Сразу же в канцелярию Власова хлынул поток писем от русских военнопленных, от вывезенных на работы в Германию "остовцев", беженцев – с заявлениями о приеме в РОА. К концу ноября число желающих достигло 300 000, а 16 декабря канцелярия штаба РОА объявила в газете "Воля народа", что не в состоянии обрабатывать все заявления. 23 декабря КОНР утешил не принятых в армию тем, что судьба Движения решается не только на фронте, но и работой в тылу[73]... Конечно, при таком количестве желающих в числе власовцев оказались разношерстные люди (ни одно массовое движение не застраховано от присоединения темных личностей). Однако Хоффман верно подчеркивает политические причины стремления большинства русских в РОА: неверно «связывать создание власовской армии с физическими лишениями пленных и насильственными методами вербовки»; после ужасов в лагерях 1941–1942 гг. к началу формирования РОА положение военнопленных в значительной мере «нормализовалось... К тому же Власов вовсе не был заинтересован в пополнении своей армии за счет людей, не желавших воевать»[74].
Таким образом, недостатка в воинах не было. Труднее было с вооружением. В январе 1945 г. КОНР заключил, за подписью Власова, соглашение с правительством Германии о предоставлении вооружения и снабжения – в форме кредита, который КОНР обязался в будущем выплатить. Немецкий МИД рассматривал соглашение с КОНРом как внешнеполитический акт, а 28 января 1945 г. вооруженные силы КОНРа (многие продолжали называть их РОА) были объявлены армией союзного с Германией государства. Немецкие представители в русских частях имели лишь консультативные и связные функции. Эта русская армия была в юридическом и военном отношении отделена от Вермахта, она имела на серой немецкой форме (другой пошить было невозможно) русские нарукавные знаки, а на шапке – кокарду РОА. Значок РОА (белый щиток с синим Андреевским крестом в красном обрамлении) был предложен ген. Малышкиным и принят еще в феврале 1943 г. (тогда Розенберг перечеркнул девять первых эскизов с бело-сине-красным флагом, подготовленных членом НТСНП А.Н. Родзевичем, на что Власов сказал: «Я бы так и оставил: русский флаг, перечеркнутый немцами, потому что они его боятся»)[75]. На штандарте главнокомандующего РОА – изображение Георгия Победоносца.

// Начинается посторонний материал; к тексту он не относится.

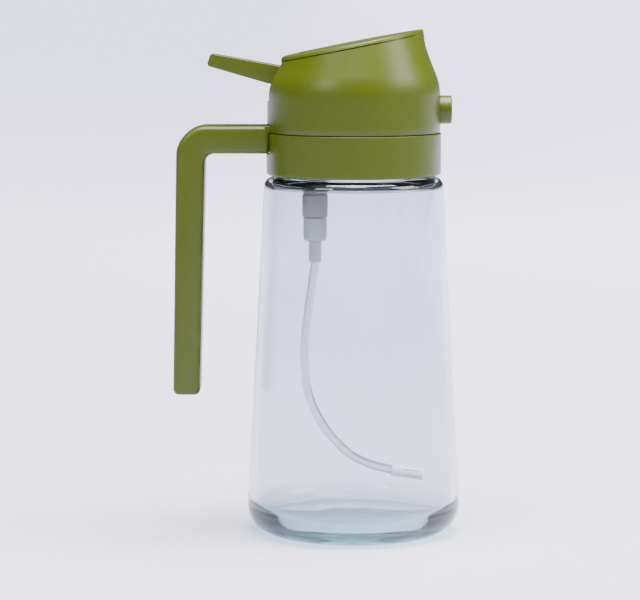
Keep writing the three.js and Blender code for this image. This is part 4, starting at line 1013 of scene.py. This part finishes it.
# Valve housing and the two steel check balls. The housing is natural polypropylene, pushed into the
# pump's lower end, with a stem below for the suction tube.
for name in ("inlet_ball", "outlet_ball"):
    dress(name, stainless)
housing_high = cylinder_low - fit
housing_low = housing_high - 9 * mm
stem_low = housing_low - 8.1 * mm
plug_top = cylinder_low + socket_depth - fit
stem_radius = 2.45 * mm
housing_radius = 4.5 * mm
plug_radius = 2.9 * mm
ball_room = 2.4 * mm
inlet_radius = 1.0 * mm
stem_socket = 6.8 * mm
tube_radius = 1.7 * mm
seat_z = housing_low + 1.6 * mm
housing = turned("valve_housing_moulding", rounded([
    (tube_radius + fit, stem_low, 0.1 * mm),
    (stem_radius, stem_low, 0.3 * mm),
    (stem_radius, housing_low, 0.4 * mm),
    (housing_radius, housing_low, 1.5 * mm),
    (housing_radius, housing_high, 0.4 * mm),
    (plug_radius, housing_high, 0.2 * mm),
    (plug_radius, plug_top, 0.2 * mm),
    (ball_room, plug_top, 0.1 * mm),
    (ball_room, seat_z + 1 * mm, 0.1 * mm),
    (inlet_radius, seat_z, 0.1 * mm),
    (inlet_radius, stem_low + stem_socket, 0.1 * mm),
    (tube_radius + fit, stem_low + stem_socket, 0.1 * mm),
], steps=5), segments=72, centre=(pump_x, 0), loop=True)
housing.data.materials.append(natural_pp)
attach(housing, "head")
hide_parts("valve_housing")


# Suction tube. Extruded polyethylene, 3.4 mm outside and 2.2 mm inside, bent to reach the front of
# the bottle's floor. It is milky clear, so its edges look darker than its middle.
def smooth_path(points, spans):
    """Points along a Catmull-Rom curve through the given ones."""
    path = []
    padded = [points[0] * 2 - points[1]] + points + [points[-1] * 2 - points[-2]]
    for i in range(1, len(padded) - 2):
        a, b, c, d = padded[i - 1:i + 3]
        for step in range(spans):
            t = step / spans
            path.append(0.5 * (2 * b + (c - a) * t + (2 * a - 5 * b + 4 * c - d) * t ** 2
                               + (3 * b - a - 3 * c + d) * t ** 3))
    return path + [points[-1]]


def hollow_tube(name, path, outer, inner, sides=36):
    """Tube with a wall along a path that lies in one plane or nearly so."""
    rings = []
    for reach in (outer, inner):
        layer = []
        for i, point in enumerate(path):
            along = (path[min(i + 1, len(path) - 1)] - path[max(i - 1, 0)]).normalized()
            side = along.cross(tube_side).normalized()
            other = side.cross(along)
            layer.append([point + reach * (side * math.cos(2 * math.pi * k / sides)
                                           + other * math.sin(2 * math.pi * k / sides))
                          for k in range(sides)])
        rings += layer if reach == outer else layer[::-1]
    return lofted(name, rings, "loop")


tube_side = Vector((0, 1, 0))
tube_route = [(-14.8, 111.2), (-14.8, 104.7), (-15.8, 97.7), (-17.5, 86), (-18.9, 74), (-18.7, 62.5),
              (-16.9, 52.5), (-12.9, 43.5), (-7.6, 36), (-1.2, 30), (6, 26.3), (13.2, 24.3), (18, 23.5)]
tube_path = smooth_path([Vector((x, 0, z)) * mm for x, z in tube_route], 8)
tube = hollow_tube("suction_tube", tube_path, tube_radius, 1.1 * mm)

polyethylene, tree = new_material("milky_polyethylene")
place = node(tree, "ShaderNodeTexCoord").outputs["Object"]
haze = node(tree, "ShaderNodeTexNoise", {"Vector": place, "Scale": 1 / (3 * mm), "Detail": 3.0})
dull = node(tree, "ShaderNodeMapRange", {
    "Value": haze.outputs["Fac"], "To Min": 0.06, "To Max": 0.2})
milk = node(tree, "ShaderNodeBsdfPrincipled", {
    "Base Color": linear("#eff0f4"), "Roughness": dull.outputs["Result"], "IOR": 1.5,
    "Transmission Weight": 0.95})
surface = lit_through(tree, milk, "#d8dade")
node(tree, "ShaderNodeOutputMaterial", {"Surface": surface.outputs["Shader"]})
tube.data.materials.append(polyethylene)
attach(tube, "head")
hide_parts("dip_tube")


# Intake strainer. A short white polypropylene sleeve pushed over the tube's lower end, with slots
# round it that keep crumbs out of the pump.
tree = geometry_tree("Slotted sleeve", {
    "Slots": "NodeSocketInt", "Slot size": "NodeSocketVector", "Slot place": "NodeSocketVector",
    "Finish": "NodeSocketMaterial"})
given = node(tree, "NodeGroupInput").outputs
cutter = node(tree, "GeometryNodeMeshCube", {"Size": given["Slot size"]})
shifted = node(tree, "GeometryNodeTransform", {
    "Geometry": cutter.outputs["Mesh"], "Translation": given["Slot place"]})
stations = node(tree, "GeometryNodeMeshLine", {"Count": given["Slots"], "Offset": (0, 0, 0)})
order = node(tree, "GeometryNodeInputIndex")
share = node(tree, "ShaderNodeMath", {0: order.outputs[0], 1: given["Slots"]}, operation="DIVIDE")
turn = node(tree, "ShaderNodeMath", {0: share.outputs[0], 1: 2 * math.pi}, operation="MULTIPLY")
about = node(tree, "ShaderNodeCombineXYZ", {"X": turn.outputs[0]})
round_axis = node(tree, "GeometryNodeInstanceOnPoints", {
    "Points": stations.outputs["Mesh"], "Instance": shifted.outputs["Geometry"],
    "Rotation": about.outputs[0]})
apart = node(tree, "GeometryNodeRealizeInstances", {"Geometry": round_axis.outputs["Instances"]})
slotted = node(tree, "GeometryNodeMeshBoolean", {"Mesh 1": given["Geometry"]}, operation="DIFFERENCE")
tree.links.new(apart.outputs["Geometry"], slotted.inputs["Mesh 2"])
ended(tree, slotted.outputs["Mesh"], given["Finish"])

white_pp = moulded_plastic("white_polypropylene", "#f4f4f6", "#ececf0", 0.4, 1.49)
sleeve_radius = 2.3 * mm
sleeve_start, sleeve_end = -3.4 * mm, 9.2 * mm
strainer = turned("intake_strainer_sleeve", rounded([
    (tube_radius + fit, sleeve_start, 0.1 * mm),
    (sleeve_radius, sleeve_start, 0.3 * mm),
    (sleeve_radius, sleeve_end, 0.6 * mm),
    (0, sleeve_end, 0),
    (0, sleeve_end - 1 * mm, 0),
    (1.1 * mm, sleeve_end - 1 * mm, 0),
    (1.1 * mm, fit, 0),
    (tube_radius + fit, fit, 0),
], steps=5), segments=48, loop=True)
strainer.data.transform(Matrix.Rotation(math.pi / 2, 4, "Y"))
grown_by(strainer, tree, {
    "Slots": 6, "Slot size": (5.5 * mm, 0.7 * mm, 1.6 * mm),
    "Slot place": (4 * mm, 0, sleeve_radius), "Finish": white_pp})
tip = tube_path[-1]
along = (tip - tube_path[-2]).normalized()
strainer.data.transform(Matrix.Translation(tip) @ Matrix.Rotation(math.atan2(-along.z, along.x), 4, "Y"))
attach(strainer, "head")
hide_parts("intake_strainer")


# Outlet hose. A soft milky tube from the riser's spigot round the pouring channel to the nozzle,
# held at both ends by the spigots that it is pushed on.
tube_side = Vector((0, 0, 1))
hose_bend = 7 * mm
spigot_end = -riser_radius - 2 * fit
body_side = -4 * mm - 2 * fit
bend_y = min(spigot_end, body_side) - 4 * mm
run_y = bend_y - hose_bend
inlet_x = 25 * mm
hose_rise = nozzle_z - spigot_z
hose_path = smooth_path([
    Vector((riser_x, spigot_end, spigot_z)),
    Vector((riser_x, bend_y, spigot_z)),
    Vector((riser_x + hose_bend * 0.29, bend_y - hose_bend * 0.71, spigot_z)),
    Vector((riser_x + hose_bend, run_y, spigot_z + hose_rise * 0.1)),
    Vector(((riser_x + inlet_x) / 2, run_y, spigot_z + hose_rise / 2)),
    Vector((inlet_x - hose_bend, run_y, nozzle_z - hose_rise * 0.1)),
    Vector((inlet_x - hose_bend * 0.29, bend_y - hose_bend * 0.71, nozzle_z)),
    Vector((inlet_x, bend_y, nozzle_z)),
    Vector((inlet_x, body_side, nozzle_z)),
], 6)
hose = hollow_tube("outlet_hose_tube", hose_path, 1.9 * mm, 1.2 * mm, 28)
hose.data.materials.append(polyethylene)
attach(hose, "head")
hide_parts("outlet_hose")


# Nozzle cap. A round olive ABS cap at the front of the head that holds the swirl insert on the
# nozzle's body; the mist leaves through the small hole in its face.
nozzle_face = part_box("nozzle_cap")[1].x
cap_back = nozzle_face - 10 * mm
cap_bore = 4.3 * mm
mist_hole = 0.4 * mm
face_sink = nozzle_face - 0.5 * mm
cap_inside = nozzle_face - 1.9 * mm
cap = turned("nozzle_cap_moulding", rounded([
    (cap_bore, cap_back, 0.2 * mm),
    (nozzle_radius, cap_back, 0.3 * mm),
    (nozzle_radius, nozzle_face, 0.6 * mm),
    (3.4 * mm, nozzle_face, 0.3 * mm),
    (3.0 * mm, face_sink, 0.2 * mm),
    (1.5 * mm, face_sink, 0.2 * mm),
    (mist_hole, nozzle_face - 1.3 * mm, 0),
    (mist_hole, cap_inside, 0),
    (cap_bore, cap_inside, 0.1 * mm),
], steps=6), segments=96, loop=True)
cap.data.transform(Matrix.Translation((0, 0, nozzle_z)) @ Matrix.Rotation(math.pi / 2, 4, "Y"))
cap.data.materials.append(olive_abs)
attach(cap, "head")
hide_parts("nozzle_cap")


# Studio. A pale floor that grows bright behind the bottle, a dim even surround, a large softbox
# overhead, weaker ones at the left and the right, and a camera a little above the bottle's top.
paper, tree = new_material("matt_paper")
place = node(tree, "ShaderNodeTexCoord").outputs["Object"]
fibre = node(tree, "ShaderNodeTexNoise", {"Vector": place, "Scale": 40.0, "Detail": 3.0})
shade = node(tree, "ShaderNodeMix", {
    "Factor": fibre.outputs["Fac"], "A": linear("#cecce4"), "B": linear("#d0cee6")}, data_type="RGBA")
sheet = node(tree, "ShaderNodeBsdfDiffuse", {"Color": shade.outputs["Result"]})
# Far from the lamps the floor glows by itself, as a lit background does: painted light, a little
# brighter towards the right as if the right softbox lit it.
sides = node(tree, "ShaderNodeSeparateXYZ", {"Vector": place})
far = node(tree, "ShaderNodeMapRange", {
    "Value": sides.outputs["Y"], "From Min": 0.0, "From Max": 1.5, "To Min": 0.0, "To Max": 2.7},
    interpolation_type="SMOOTHSTEP")
right = node(tree, "ShaderNodeMapRange", {
    "Value": sides.outputs["X"], "From Min": -0.3, "From Max": 0.5, "To Min": 1.0, "To Max": 1.3},
    interpolation_type="SMOOTHSTEP")
glow = node(tree, "ShaderNodeMath", {0: far.outputs["Result"], 1: right.outputs["Result"]},
            operation="MULTIPLY")
lit = node(tree, "ShaderNodeEmission", {"Color": linear("#e2e0ff"), "Strength": glow.outputs[0]})
both = node(tree, "ShaderNodeAddShader", {0: sheet.outputs["BSDF"], 1: lit.outputs["Emission"]})
node(tree, "ShaderNodeOutputMaterial", {"Surface": both.outputs["Shader"]})
floor_half = 40.0
floor = object_from("floor", [(-floor_half, -floor_half, 0), (floor_half, -floor_half, 0),
                              (floor_half, floor_half, 0), (-floor_half, floor_half, 0)], [(0, 1, 2, 3)])
floor.data.materials.append(paper)

# The room lights the bottle only faintly, and past the floor's far edge it looks as pale as the floor.
surround = bpy.data.worlds.new("soft_surround")
surround.use_nodes = True
tree = surround.node_tree
tree.nodes.clear()
faint = node(tree, "ShaderNodeBackground", {"Color": linear("#e8e9f2"), "Strength": 0.16})
pale = node(tree, "ShaderNodeBackground", {"Color": linear("#e8e9f2"), "Strength": 3.6})
path = node(tree, "ShaderNodeLightPath")
seen = node(tree, "ShaderNodeMixShader", {
    0: path.outputs["Is Camera Ray"], 1: faint.outputs["Background"], 2: pale.outputs["Background"]})
node(tree, "ShaderNodeOutputWorld", {"Surface": seen.outputs["Shader"]})
bpy.context.scene.world = surround


lamp_colour = "#fffef8"
lamp_target = Vector((0, 0, 0.12))


def softbox(name, place, width, height, watts):
    """A rectangular soft light that faces the bottle's middle."""
    light = bpy.data.lights.new(name, "AREA")
    light.shape = "RECTANGLE"
    light.size, light.size_y = width, height
    light.energy = watts
    light.color = linear(lamp_colour)[:3]
    lamp = bpy.data.objects.new(name, light)
    lamp.location = place
    lamp.rotation_euler = (lamp_target - Vector(place)).to_track_quat("-Z", "Y").to_euler()
    bpy.context.scene.collection.objects.link(lamp)


softbox("softbox_above", (0.12, -0.12, 1.45), 1.15, 0.85, 112)
softbox("softbox_left", (-0.68, -0.77, 0.75), 0.45, 0.26, 5.5)
softbox("softbox_right", (1.0, -0.21, 0.79), 0.7, 0.5, 14)

camera_height = 0.212
camera_distance = 1.09
camera_dip = math.radians(6.39)
camera_data = bpy.data.cameras.new("camera")
camera_data.sensor_width = 36
camera_data.lens = 160.3
camera = bpy.data.objects.new("camera", camera_data)
camera.location = (-0.0129, -camera_distance, camera_height)
camera.rotation_euler = (math.pi / 2 - camera_dip, 0, 0)
bpy.context.scene.collection.objects.link(camera)
bpy.context.scene.camera = camera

Гимн – "Коль славен наш Господь в Сионе".
В частях появились русские священники, как военные, так и гражданские. «Некоторые из них уже состояли в юрисдикции Зарубежной Церкви, некоторые же, попавшие на Запад из СССР, покинули родину, находясь в юрисдикции Московской патриархии, и не смогли по ряду причин оформить свое новое каноническое положение. На подобного рода вещи тогда не обращалось особого внимания. Часть священников оставалась также в юрисдикции Вселенского патриарха»[76] – так описывает это протопресвитер штаба вооруженных сил КОНРа прот. Д. Константинов (ныне клирик Американской юрисдикции). Кроме него, духовное окормление РОА в разное время возглавляли о. Александр Киселев из Эстонии и архимандрит Серафим (Иванов) из Ладомирова[77]. То есть и в этот период войны мы видим "сотрудничество с Гитлером" у представителей разных православных юрисдикций; полковые священники были во всех русских антикоммунистических формированиях.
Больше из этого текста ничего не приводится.